I was trying to focus the camera on my beautiful bowl of curry when Holden cheezed and said "take a picture of my food mom" So here is his bowl, naan, and green beans. Doesnt really do the dish any justice but its all I got.There are about a million and one recipes out there for curry. I started with this one because it seemed simple, and it was. It came together quickly and had a "3 out of 5 stars" flavor. I was hoping for something more spicy.

14 oz can coconut milk
1 Tbs. green curry paste
2 chicken breasts diced
4 medium red potatoes, diced
1/2 cup frozen peas
1/3 cup chicken stock

combine coconut milk and curry paste in sauce pan and simmer. Add chicken breasts and potatoes. Simmer about 10 minutes, or until chicken is no longer pink. Add in chicken stock and peas. Warm thru and serve over Jasmine rice.

This dish was not at all spicy. It had a decent flavor, but was not my favorite. I am going to try another recipe in the future because I want something a little more spicy. If you want something with a mild flavor, this is it!

Serve it with naan, the recipe is here.

Tuesday, April 20, 2010

Enchiladas

The measurements are not exact here, just put in what you have or like and layer it in a pan with corn tortillas. These are meatless, but you could add ground beef or turkey in if you want.

can tomato sauce
can diced tomatoes
frozen corn
black beans (cooked, about 1 cup)
red beans (cooked, about 1 cup)
pinto beans (cooked, about 1 cup)
onion, finely chopped
garlic, diced
can of green chilies
shredded cheese
corn tortillas

In a pan mix together diced tomatoes, corn, all the beans, onion, garlic, and can of chilies. Warm thru.
dip 6 corn tortillas in tomato sauce and lay in bottom of 9 x 13 pan.
Top with bean mixture
Repeat until you have about 3 layers.
Top with cheese
Bake 350 for about 35 - 40 minutes.
You can also freeze this, dont bake it first.
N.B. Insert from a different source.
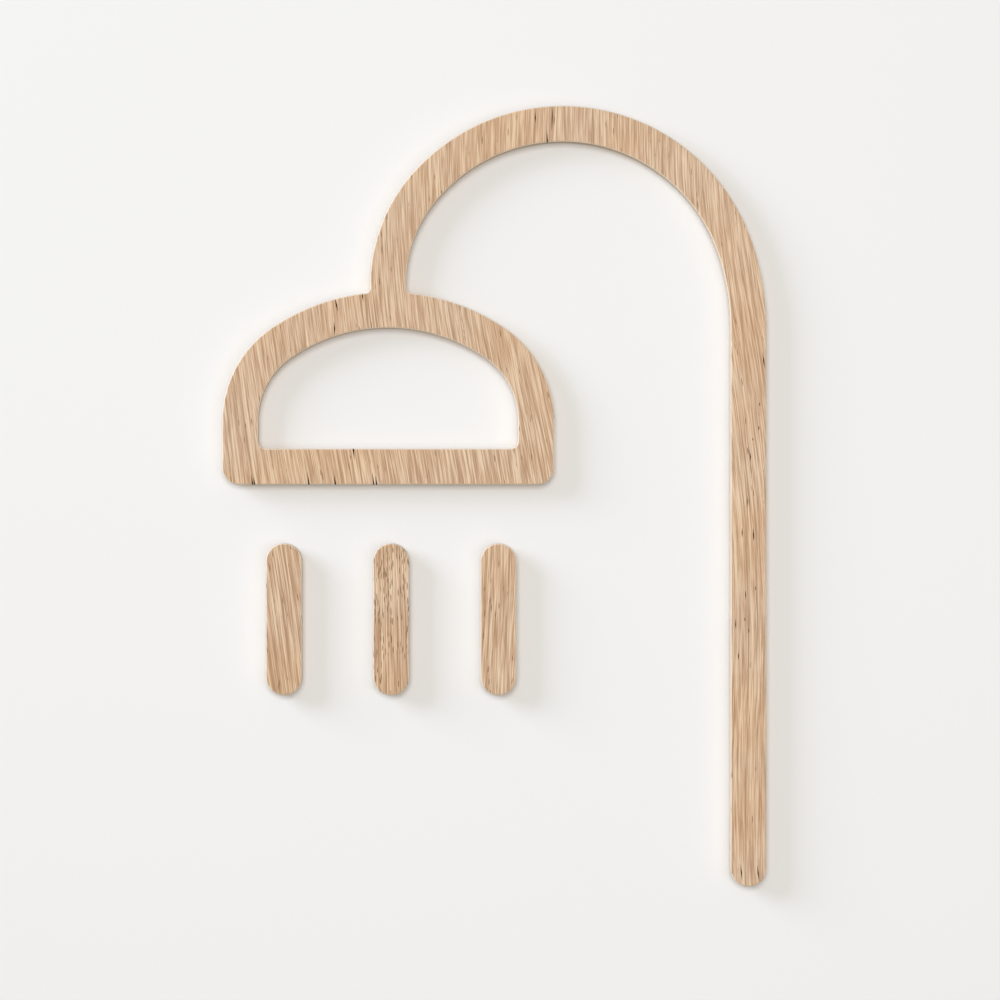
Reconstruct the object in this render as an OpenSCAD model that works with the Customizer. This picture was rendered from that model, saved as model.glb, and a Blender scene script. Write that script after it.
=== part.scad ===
// Shower pictogram for a bathroom wall.
// The sign stands upright in the XZ plane with its face towards -Y. The wall is the plane y = 0.
// The origin is on the wall, behind the middle of the shower head's base.

/* [Board] */
// Width of every stroke of the drawing, seen from the front
stroke = 9; // [6:0.5:12]
// Thickness of the oak board
board_t = 4; // [2:0.5:12]

/* [Shower head] */
// Width over the outside of the head
head_w = 83; // [66:1:102]
// Height of the head's upright sides, from its bottom edge to where the dome starts
side_h = 16; // [12:0.5:40]
// Outside radius of the dome's two haunches
haunch_r = 28; // [16:0.5:38]
// Outside radius of the dome's flat crown
dome_r = 51.8; // [42:0.1:90]
// Radius of the two bottom corners, outside
outer_corner_r = 4.2; // [1:0.1:8]
// Radius of the two bottom corners of the opening
inner_corner_r = 2; // [0.5:0.1:3.5]

/* [Pipe] */
// Straight stretch of pipe above the head
stem_h = 2; // [1.5:0.1:20]
// Radius of the fillets between the pipe and the head
fillet_r = 1.4; // [0.4:0.1:1.8]
// Centreline radius of the bend down to the head
drop_r = 37; // [24:0.5:70]
// Centreline radius of the top of the arch
arch_r = 45.6; // [30:0.5:80]
// Centreline radius of the bend down to the riser
shoulder_r = 61.5; // [30:0.5:90]
// Angle up from +X where the arch passes into the bend to the head
drop_angle = 140; // [110:1:165]
// Angle up from +X where the arch passes into the bend to the riser
shoulder_angle = 20; // [5:1:60]
// Height of the riser, from the end of its bend to its round foot
riser_h = 139.8; // [80:0.1:240]

/* [Water bars] */
// Length of a bar over its round ends
bar_h = 38; // [31:0.5:90]
// Distance between the centrelines of neighbouring bars
bar_pitch = 26.85; // [14:0.05:60]
// Shift of the row of bars to the right of the head's middle
bar_shift = 0.75; // [-10:0.05:10]
// Clear gap between the head and the bars
bar_gap = 14.7; // [2:0.1:40]

/* [Adhesive pads] */
// Thickness of the foam tape
pad_t = 1; // [0.5:0.1:3]
// Width of the foam tape
pad_w = 6; // [3:0.5:6.5]
// Length of the strips on the pipe and on the crown of the head
pad_l = 20; // [8:1:22]
// Length of the strip on the base of the head
base_pad_l = 50; // [10:1:56]
// Length of the strip on each water bar
bar_pad_l = 28; // [8:1:30]
// Distance from the riser's foot to the near end of its lowest strip
foot_clear = 12; // [4:1:30]

/* [Hidden] */
$fn = 96;
half_stroke = stroke / 2;
// Where two arcs run tangent into each other, the tighter one goes on this many degrees under the
// wider one, and the wider one is set in by the bite. The outlines then cross once, with no sliver.
lap = 2;
bite = 0.0005;
// Longer than any radius here, for the rays that cut slices out of discs
reach = 2 * (drop_r + arch_r + shoulder_r + dome_r);

// Head: the dome is a three-centred arch, so both haunches run tangent into the crown.
head_bottom = -half_stroke;
spring_z = head_bottom + side_h;
haunch_x = head_w / 2 - haunch_r;
dome_z = spring_z - sqrt(pow(dome_r - haunch_r, 2) - pow(haunch_x, 2)) - bite;
haunch_angle = atan2(spring_z - dome_z, haunch_x);
head_top = dome_z + dome_r;

// Pipe: three bends that run tangent into each other, on centres worked out from the head up.
drop_c = [drop_r, head_top + stem_h];
arch_c = drop_c + (drop_r - arch_r - bite) * along(drop_angle);
shoulder_c = arch_c + (arch_r - shoulder_r - bite) * along(shoulder_angle);
riser_x = shoulder_c.x + shoulder_r;
riser_top = shoulder_c.y;
riser_foot = riser_top - riser_h;

// Bars
bar_top = head_bottom - bar_gap;
bar_z = bar_top - bar_h / 2;

// Strips on the pipe: the right one on the arch sits this many degrees above the bend to the riser.
// On the riser, the highest starts where the bend ends and the lowest ends above the foot.
right_pad_lift = 20;
high_pad_z = riser_top - pad_l / 2;
low_pad_z = riser_foot + foot_clear + pad_l / 2;

// Unit vector at an angle up from +X, in the plane of the drawing.
function along(angle) = [cos(angle), sin(angle)];

// Where the middle of a bar stands: -1 is the left one, 0 the middle one, 1 the right one.
function bar_x(place) = bar_shift + place * bar_pitch;

// How far the middle of an arc of this radius stands proud of a strip's ends.
function bow(radius) = radius - sqrt(pow(radius, 2) - pow(pad_l / 2, 2));

// A slice of a disc between two angles, at most half a turn.
module sector(radius, from, to) {
    intersection() {
        circle(radius);
        polygon([[0, 0], reach * along(from), reach * along((from + to) / 2), reach * along(to)]);
    }
}

// The crown of the dome, this far inside its outer edge: it stands on the line between the haunches.
module crown_shape(inset) {
    right = [0, dome_z] + reach * along(haunch_angle);
    intersection() {
        translate([0, dome_z])
            circle(dome_r - inset);
        polygon([[-haunch_x, spring_z], [haunch_x, spring_z], right, [0, reach], [-right.x, right.y]]);
    }
}

// The head's outline, drawn this far inside its outer edge.
module head_shape(inset, corner_r) {
    half_w = head_w / 2 - inset;
    bottom = head_bottom + inset;
    crown_shape(inset);
    for (side = [0, 1])
        mirror([side, 0]) {
            translate([haunch_x, spring_z])
                sector(haunch_r - inset, 0, haunch_angle + lap);
            translate([half_w - corner_r, bottom + corner_r])
                sector(corner_r, -90, 0);
        }
    translate([-half_w, bottom + corner_r])
        square([2 * half_w, spring_z - bottom - corner_r]);
    translate([corner_r - half_w, bottom])
        square([2 * (half_w - corner_r), corner_r]);
}

// The web in the corner between the pipe's right side and the dome, cut back by the fillet's circle.
// It is rooted in the dome, on the radius through the point where the fillet meets it.
module stem_fillet() {
    fillet_x = half_stroke + fillet_r;
    fillet_z = dome_z + sqrt(pow(dome_r + fillet_r, 2) - pow(fillet_x, 2)) - bite;
    root = (dome_r - half_stroke) * along(atan2(fillet_z - dome_z, fillet_x));
    difference() {
        polygon([
            [0, fillet_z],
            [fillet_x, fillet_z],
            [root.x, dome_z + root.y],
            [0, head_top - half_stroke]
        ]);
        translate([fillet_x, fillet_z])
            circle(fillet_r);
    }
}

// The three bends of the pipe as one fan, its edge this far outside their centreline.
module bend_fan(shift) {
    translate(drop_c)
        sector(drop_r + shift, drop_angle - lap, 180);
    translate(arch_c)
        sector(arch_r + shift, shoulder_angle - lap, drop_angle);
    translate(shoulder_c)
        sector(shoulder_r + shift, 0, shoulder_angle);
}

// The pipe, from the crown of the head over the arch to the round foot of the riser.
module pipe_shape() {
    translate(drop_c)
        translate([-drop_r - half_stroke, -stem_h - half_stroke])
            square([stroke, stem_h + half_stroke]);
    difference() {
        bend_fan(half_stroke);
        bend_fan(-half_stroke);
    }
    translate(shoulder_c)
        translate([shoulder_r, half_stroke - riser_h]) {
            translate([-half_stroke, 0])
                square([stroke, riser_h - half_stroke]);
            sector(half_stroke, 180, 360);
        }
}

// A flat drawing made into board, standing off the wall by the thickness of the tape.
module board() {
    translate([0, -pad_t, 0])
        rotate([90, 0, 0])
            linear_extrude(board_t)
                children();
}

module shower_outline() {
    color("burlywood") {
        board()
            difference() {
                head_shape(0, outer_corner_r);
                head_shape(stroke, inner_corner_r);
            }
        board()
            stem_fillet();
        board()
            mirror([1, 0])
                stem_fillet();
        board()
            pipe_shape();
    }
}

module water_bar(place) {
    straight = bar_h - stroke;
    color("tan")
        board()
            translate([bar_x(place), bar_z]) {
                translate([-half_stroke, -straight / 2])
                    square([stroke, straight]);
                translate([0, straight / 2])
                    sector(half_stroke, 0, 180);
                translate([0, -straight / 2])
                    sector(half_stroke, 180, 360);
            }
}

// A strip of foam tape on the wall, its length turned this far up from +X.
module pad(center, angle, length = pad_l) {
    color("whitesmoke")
        translate([center.x, -pad_t / 2, center.y])
            rotate([0, -angle, 0])
                cube([length, pad_t, pad_w], center = true);
}

// A strip on a bend: it lies across the bend's radius and halfway into the bow of the centreline.
module bend_pad(center, radius, angle) {
    pad(center + (radius - bow(radius) / 2) * along(angle), angle + 90);
}

shower_outline();
water_bar(-1);  // water_bar_left
water_bar(0);  // water_bar_middle
water_bar(1);  // water_bar_right
pad([0, 0], 0, base_pad_l);  // head_base_pad
bend_pad([0, dome_z], dome_r - half_stroke, 90);  // head_crown_pad
bend_pad(drop_c, drop_r, (drop_angle + 180) / 2);  // arch_left_pad
bend_pad(arch_c, arch_r, 90);  // arch_top_pad
bend_pad(arch_c, arch_r, shoulder_angle + right_pad_lift);  // arch_right_pad
pad([riser_x, high_pad_z], 90);  // riser_upper_pad
pad([riser_x, (high_pad_z + low_pad_z) / 2], 90);  // riser_middle_pad
pad([riser_x, low_pad_z], 90);  // riser_lower_pad
pad([bar_x(-1), bar_z], 90, bar_pad_l);  // bar_left_pad
pad([bar_x(0), bar_z], 90, bar_pad_l);  // bar_middle_pad
pad([bar_x(1), bar_z], 90, bar_pad_l);  // bar_right_pad
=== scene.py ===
"""Oak shower pictogram for a bathroom wall: its visual model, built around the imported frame.

The sign is one sawn oak outline and three loose oak water bars, and each of them stands off the wall on
strips of white foam tape. Everything is in metres in the frame's own axes: X runs to the right, Z runs up,
the wall is the plane y = 0 and the sign faces -Y.
"""
import logging
import math
from dataclasses import dataclass
from enum import Enum
from typing import Any

import bmesh
import bpy
from mathutils import Matrix, Vector


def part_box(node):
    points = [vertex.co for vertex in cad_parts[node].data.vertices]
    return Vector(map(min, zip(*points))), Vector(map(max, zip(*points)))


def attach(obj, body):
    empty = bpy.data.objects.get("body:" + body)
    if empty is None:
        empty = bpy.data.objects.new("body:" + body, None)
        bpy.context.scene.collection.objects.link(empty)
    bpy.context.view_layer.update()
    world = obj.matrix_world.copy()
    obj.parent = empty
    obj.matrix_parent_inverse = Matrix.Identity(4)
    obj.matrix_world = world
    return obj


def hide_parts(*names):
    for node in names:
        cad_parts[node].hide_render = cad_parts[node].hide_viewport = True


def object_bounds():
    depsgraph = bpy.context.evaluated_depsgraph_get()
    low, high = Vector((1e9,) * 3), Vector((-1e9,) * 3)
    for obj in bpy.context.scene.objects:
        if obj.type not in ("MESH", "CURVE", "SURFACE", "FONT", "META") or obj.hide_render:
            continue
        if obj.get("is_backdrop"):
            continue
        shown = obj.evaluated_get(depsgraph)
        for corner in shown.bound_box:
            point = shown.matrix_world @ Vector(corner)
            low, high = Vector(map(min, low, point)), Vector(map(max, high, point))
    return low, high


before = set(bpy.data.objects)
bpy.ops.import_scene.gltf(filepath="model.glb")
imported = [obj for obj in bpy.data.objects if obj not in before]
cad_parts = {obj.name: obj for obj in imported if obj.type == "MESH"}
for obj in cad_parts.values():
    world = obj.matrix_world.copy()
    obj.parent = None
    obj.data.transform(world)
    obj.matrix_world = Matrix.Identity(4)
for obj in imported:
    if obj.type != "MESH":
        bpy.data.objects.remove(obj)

Vert, Edge, Face, Mesh = bmesh.types.BMVert, bmesh.types.BMEdge, bmesh.types.BMFace, bmesh.types.BMesh
Object, Material, Tree, Socket = (
    bpy.types.Object, bpy.types.Material, bpy.types.NodeTree, bpy.types.NodeSocket,
)

MM = 0.001
UNIT = (0.0, 1.0)
WELD = 0.002 * MM
TURN_AXIS = (0.0, 1.0, 0.0)
# Reach of the rubbed arris, and the numbers of faces across it and round the end of a stroke
ARRIS = 0.42 * MM
ARRIS_STEPS = 4
END_STEPS = 24
# A face lies flat to the wall if its normal's y is over the first of these. It looks back or down if its
# normal does so by more than the second.
FLAT = 0.999
SLIGHT = 0.01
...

Assemble it, cover it with foil and put it in the freezer.

Serve topped with sour cream, avocados, lettuce and tomato.

Monday, April 19, 2010

Hawaiian BBQ Sauce

My husband and I love to eat at a Hawaiian place whenever we travel to the Phoenix area.  On Saturday night I was so hungry for it that searched and searched the Internet for a copycat recipe.  I ended up finding a recipe for Hawaiian BBQ Sauce that although, not a match was totally yummy!  I didn't have everything that it called for, so I subsituted and it was still a hit with my family.  Here is my version:

2/3 cup pineapple juice
1/2 cup teriyaki sauce
1/2 cup ketchup
2 garlic cloves, minced
2 tablespoons brown sugar, firmly packed
2 tablespoons ginger, minced*

Add everything to a small saucepan and bring to a boil, reduce heat and simmer for 10 minutes.  Remove from heat and let cool.
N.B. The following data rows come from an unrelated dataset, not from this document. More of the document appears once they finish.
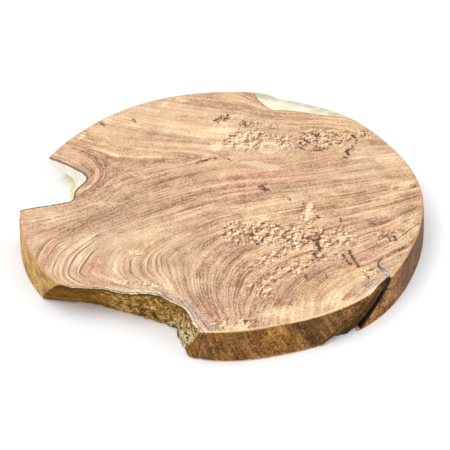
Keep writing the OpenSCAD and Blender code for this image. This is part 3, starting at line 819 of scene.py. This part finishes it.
def heartwood_top(g):
    """Colour and height of the finished face, from its figure and tints."""
    field = g.stored("grain")[0]
    pale, brown, pink = g.stored("tints")
    burl, knots, ladder = g.stored("marks")
    stain, worn, arches = g.stored("wear")
    light, striped, facing = g.stored("zones")
    warm, greyer, radius = g.stored("hue")
    x, y, z = g.place
    bands = along_grain(g, field, 0.12, 0.012)
    lines = along_grain(g, field, 0.33, 0.012, 1.5)
    hairs = along_grain(g, field, 0.7, 0.012, 1.5)
    pores = along_grain(g, field, 1.1, 0.12)
    cloud = g.noise((0.09, 0.09, 0.05), 3)
    grit = g.noise((0.75, 0.6, 0.5), 2)
    shifted = (g.plus(x, FLECK_SHIFT[0]), g.plus(y, FLECK_SHIFT[1]), z)
    crumbs, others = (g.noise((0.25, 0.2, 0.3), 3, 0.65, at) for at in (g.place, shifted))
    flecks_and_shade = g.plus(crumbs, others, -1)

    # The figure: along the grain, and curly in the burl, with a painted emboss of light and shade
    straight = g.summed(
        (bands, 0.7), (lines, 0.5), (hairs, 0.55), (pores, 0.4), (grit, 0.8), (cloud, 0.55)
    )
    calm = g.calc("MAXIMUM", g.times(light, CALM), g.times(arches, ARCH_CALM))
    straight = g.between(calm, straight, 0.5)
    curly = g.plus(g.summed((crumbs, 0.7), (grit, 0.8)), flecks_and_shade, 1.9)
    figure = g.between(g.step(burl, 0.1, 0.7), straight, curly)
    phase = g.plus(g.times(field, STRIPE_TURN), lines, 9)
    stripes = g.step(g.calc("SINE", phase), 0, 1)
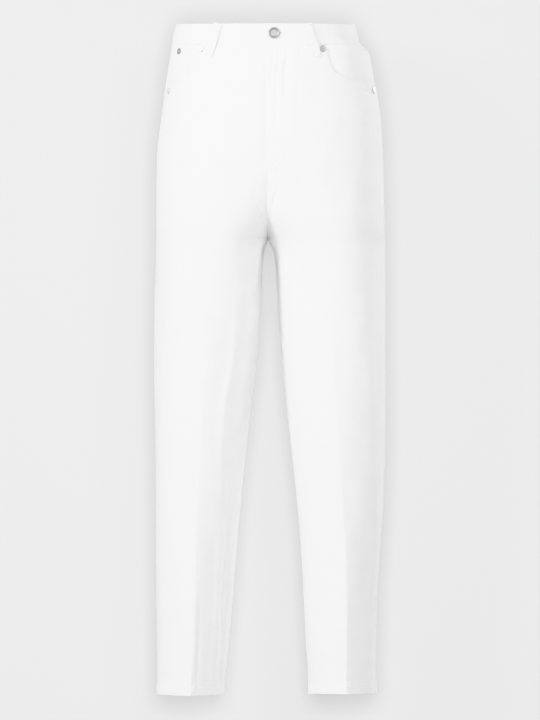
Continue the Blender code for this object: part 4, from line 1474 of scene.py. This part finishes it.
def scoop_rows(side):
    """Two rows of stitching round a front pocket's opening."""
    share, z = scoop_line(side, np.linspace(0.0, 1.0, 90))
    edge = np.stack([arc_of(side, FRONT, share, z), z], axis=1)
    rows = []
    for distance in BOTH_ROWS:
        spots = beside(edge, distance)
        spots = spots[spots[:, 1] < band_seam(FRONT, SCOOP_START[side]) - 1.0]
        spots = spots[spots[:, 0] < arc_of(side, FRONT, np.ones(len(spots)), spots[:, 1]) - 1.5]
        rows.append(front_skin(side, share_for_arc(side, FRONT, *spots.T), spots[:, 1]))
    return rows


def fly_rows():
    """Two rows of stitching that curve in to the foot of the fly."""
    rows = []
    for distance in FLY_ROWS:
        spots = beside(line_through(FLY_STITCH, 100), distance)
        spots = spots[spots[:, 0] > SEAM_LINE(spots[:, 1]) + 1.0]
        rows.append(front_skin(LEFT, shares_at(LEFT, FRONT, spots), spots[:, 1]))
    return rows


def fly_bar(x, z, half, angle):
    """A bar of close stitches at the foot of the fly, centred at (across, height)."""
    t = np.linspace(-half, half, 8)
    spots = np.stack([x + t * math.cos(angle), z + t * math.sin(angle)], axis=1)
    return front_skin(LEFT, shares_at(LEFT, FRONT, spots), spots[:, 1])


def band_rows():
    """Rows along the waistband's top and foot, and across its lapped end."""
    turns = np.linspace(BAND_ROW_START, BAND_SINK_START + 0.10, 520)
    drops = (FIRST_ROW, BAND_HEIGHT - FIRST_ROW)
    rows = [line_of([band_spot(turn, drop) for turn in turns]) for drop in drops]
    return rows + [line_of([band_spot(BAND_ROW_START, drop) for drop in np.linspace(*drops, 20)])]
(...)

*I left the ginger out but if you do want to use it don't add it until everything has simmered for 10 minutes and you have removed it from the heat.

I used this sauce on chicken, but you could use it on pretty much anything.  For the chicken, I pounded it pretty thin and seasoned it with a little Lawry's Seasoning Salt, then brushed each side generously with the sauce.  While grilling I continued to baste. 

The result was totally moist, flavorful chicken.  I served mine over rice with steamed veggies.

Tuesday, April 13, 2010

Strawberry Buttermilk Shortcake

I recently purchased a case of strawberries. We have been getting creative with them, trying to eat them all up.
The other day, Kaleb said "WE LIVE IN A STRAWBERRY FACTORY MOM!"

And he is right. We have been consuming them in extra large amounts for the last few days. But here is the best thing we have made with them:Buttermilk Shortcakes with strawberries and fresh cream. The shortcake was so yummy! We had some left over and I couldnt wait til breakfast so I could inhale one!
My kids got involved and we turned out a pretty yummy dessert

Here is the recipe (I got it here):

Buttermilk Shortcakes

2 cups all purpose flour
1/2 cup sugar
1 tbsp baking powder
1/4 tsp salt
1/3 cup butter, chilled and cut into pieces
3/4 cup buttermilk
1 tsp vanilla extract

Preheat oven to 400F.
In a large bowl, combine flour, sugar, baking powder and salt. Rub in butter with your finger tips until mixture resembles coarse crumbs (or pulse a few times in a food processor). Stir in buttermilk and vanilla extract until the dough comes together. Add an additional tablespoon of buttermilk if the dough is slightly dry.
Drop by 1/4 cups (use a measuring cup) onto a parchment-lined baking sheet.
Bake for 15 minutes, or until golden.
Cool completely on a wire rack.

Top these with strawberries that have been sliced and tossed with a little sugar. Some fresh whipped cream rounds it out perfectly.